Возможно ли предстоять небесному Отцу, когда осуждаем братьев по вере? Возможно ли осуждать святого западной церкви Максимилиана Кольбе, чей подвиг равен соловецким? Чистый соловецкий православный святой, Максимилиан идет добровольно в камеру смертников, где должен умереть от голода в невыносимых условиях, среди удушливого адского зловония нечистот. А старей Симеон Сиверс испытывает на себе краснодраконовский “трамвай” — его помещают в набитую верующими небольшую комнату, где их держат три недели. И люди стоят вперемежку с разлагающимися трупами, пока не умирают в конвульсиях, в страшных мучениях... Симеон остается жить. Последним из камеры смертников в живых остается и Максимилиан Кольбе, умерщвляемый инъекцией освенцимских садистов.

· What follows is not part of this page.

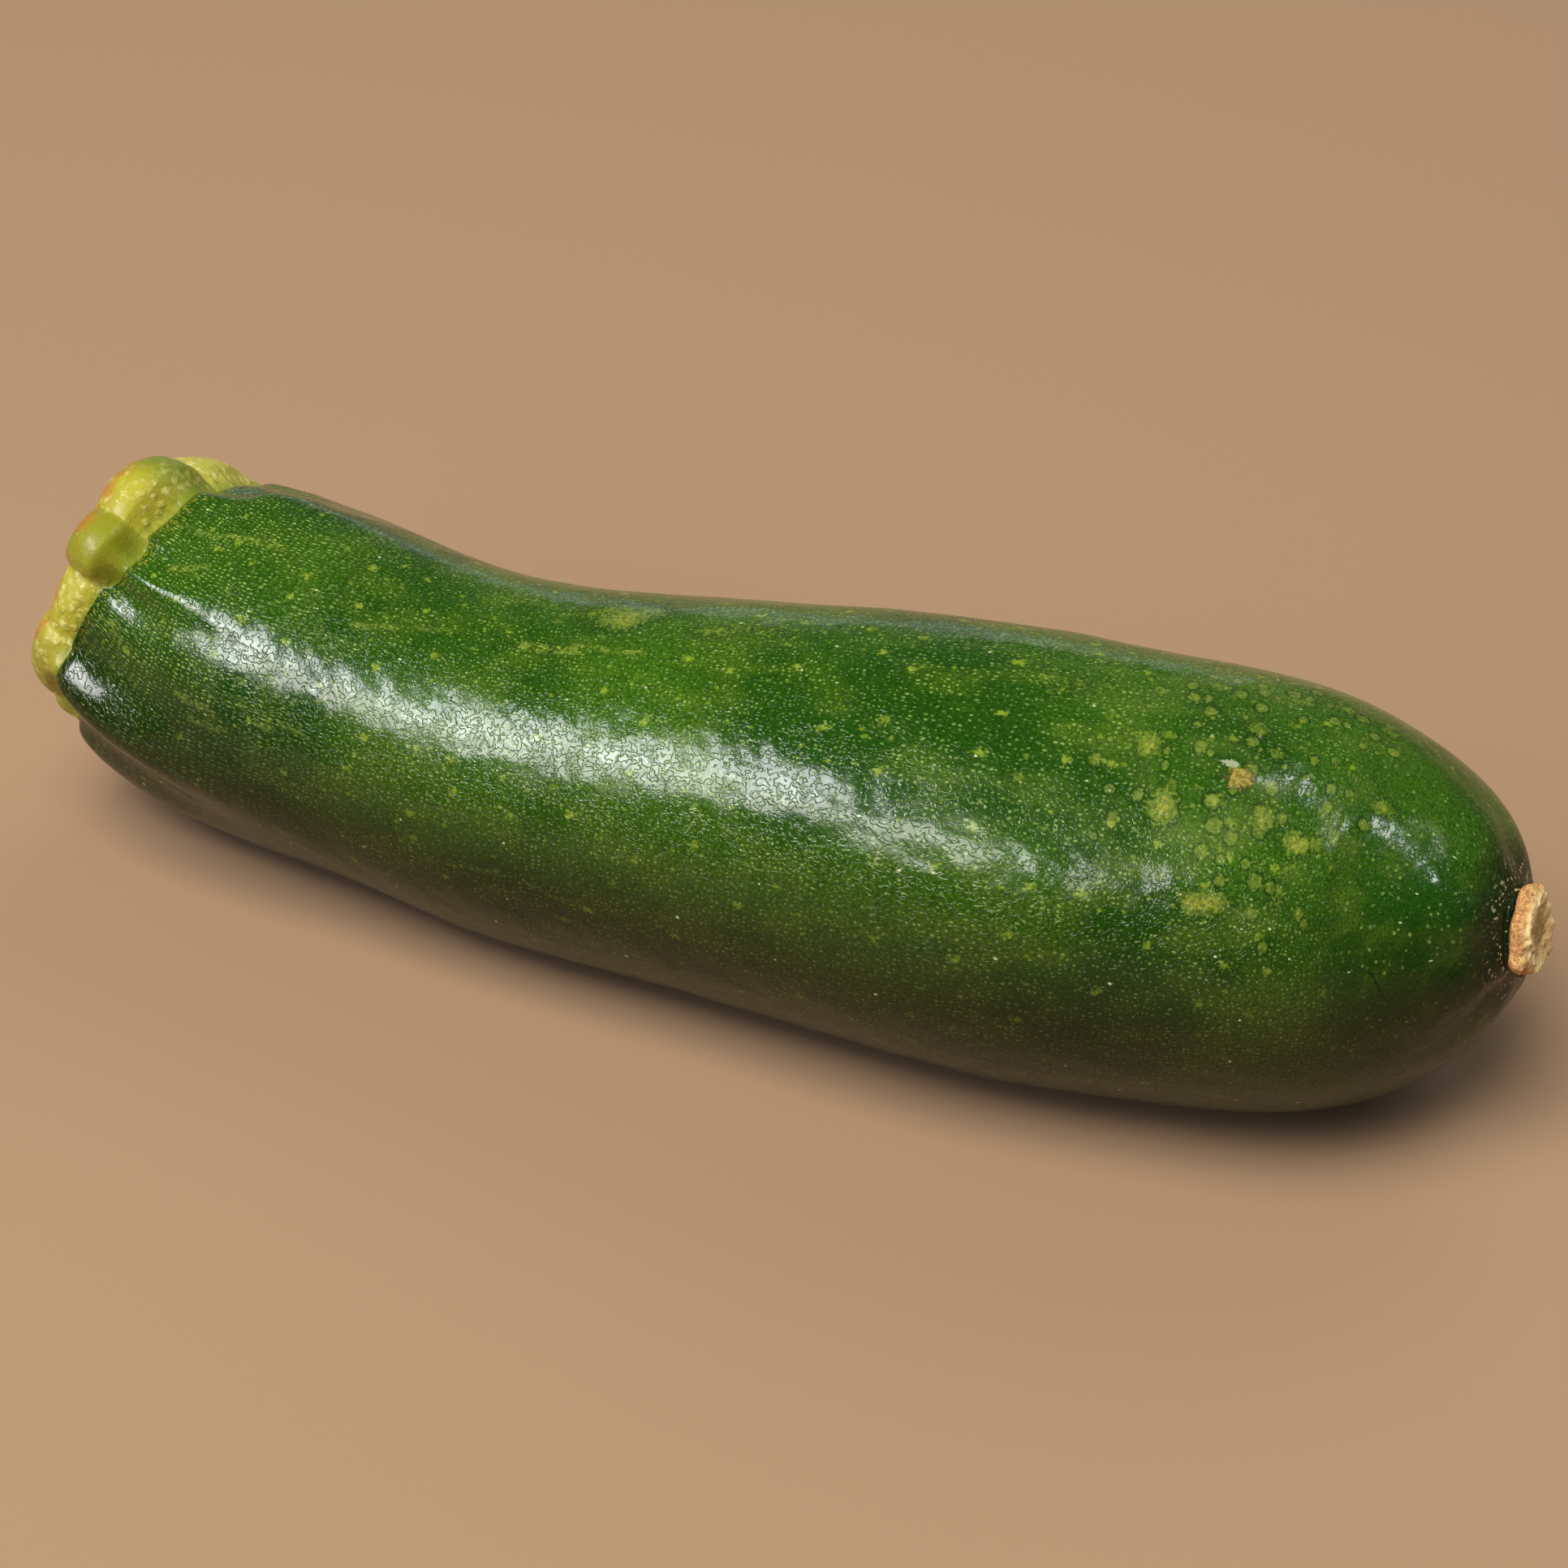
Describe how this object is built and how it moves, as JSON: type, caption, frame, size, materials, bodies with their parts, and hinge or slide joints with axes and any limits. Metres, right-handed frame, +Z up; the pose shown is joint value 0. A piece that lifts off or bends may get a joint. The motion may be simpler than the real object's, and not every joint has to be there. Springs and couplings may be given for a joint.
{
  "type": "courgette",
  "caption": "Whole green courgette with a ribbed neck, a cut-off knobbly stem and a corky blossom scar, lying on its slightly flattened belly.",
  "frame": {"origin": "middle of the courgette's footprint box, on the surface it rests on", "axes": "+X along the fruit from the stem towards the blossom end, +Z up, +Y completing a right-handed set"},
  "size_m": [0.1908, 0.0548, 0.052],
  "materials": {
    "skin": "waxy semi-gloss plant skin, dark green with fine pale flecks",
    "stem": "satin yellow-green plant stem",
    "cork": "dry, rough, corky tan"
  },
  "bodies": {
    "root": {"fruit": "skin", "stem": "stem", "blossom_scar": "cork"}
  },
  "joints": []
}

Как несчастны христиане, неспособные к любви! Как вдвойне несчастны христиане, слепые ко внутренним сокровищам, хранящимся в них! «Знаете ли, что вы есть храм Божий?» и «Царство Божие внутри вас», — учил небесный наш Владыка. Внутри нас — храм с распахнутыми настежь окнами, вселенский, вечный. И кто пред Богом чище, лучше, выше: великий старец Сампсон Сиверс, облаченный в схиму, аналав, куколь незлобия, трижды казненный и воскресший, обладавший дарами прозорливости, исцеления, пастырства, горячо любимый чадами, странник и катакомбник; Аннушка ли Сивере, романтическая англиканка, свою соловецкую Голгофу прошедшая в красной России, или благородный военный офицер литовского происхождения граф Сиверс? Не лежат ли на одном кладбище, накрытые Материнскою единой мантией? И не встретятся ли в вечности, где, забыв о преходящем: о лютеранском кресте, об англиканском кальвинизме, о православном знамении и старчестве, — откроют сердца друг другу и облекутся в вышний свет. Нет и не может быть счастья в человеческой душе, пока она не перестанет осуждать, не покорится духовным законам и не облечется неумолимо, а порой, и помимо своей воли — через данные ей страдания — в белые одежды. И уже ни одно пятно греха к ним не пристанет... и возблаженствует в вечности.